Brittany Mock Headshot
By: Brittany Mock

Recently, marathon runners gathered in Staten Island to run the TCS New York City Marathon. We know that preparing for a marathon is a lengthy and enduring process that requires a lot of training and nutrition. Some people wonder what it takes to be a long-distance runner. It’s important for beginners to learn how to train and race the right way, and not fall into the common myths. There are several myths going around about how athletes get ready for a race or special event. The first myth is that carb loading is essential for energy and good results the next day. Experts say that it is not necessary to carb load the night before to win. However, it is just important to get the calories you need. The meal, or meals following up to your event are extremely essential for your performance. Your body can only store up to a certain amount of glycogen, so carb loading is not always effective. Another myth that many people think is true is that power bars, and energy gummies are what you need right before a race.
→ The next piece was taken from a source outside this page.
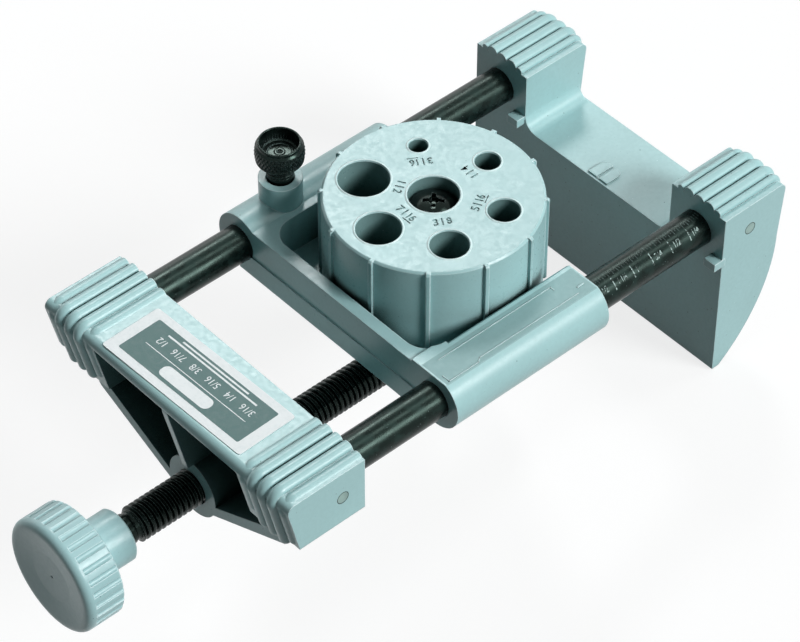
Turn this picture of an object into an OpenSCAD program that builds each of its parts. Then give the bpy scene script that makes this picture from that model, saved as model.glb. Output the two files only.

This is not true either. Many of these packaged products contain more than what the body needs. With proper hydration and diet, supplementation of power bars or energy gummies are unnecessary. Additionally, many slow runners deal with hyponatremia, which is a decrease of sodium in the body from drinking too much water. Many runners drink more than they need because they think they must drink water at every station. It is essential to remaining hydrated during training but also right before the event. Water intake should increase with a rising temperature and increase in sweat production. Too much water in the body can lead to serious health issues, including death. The take home message is this: train hard and don’t take the easy way out!



  1. Mohney G. Sports Medicine Experts Bust Marathon Training Myths. ABC News. Published November 2, 2016. Accessed November 29, 2016.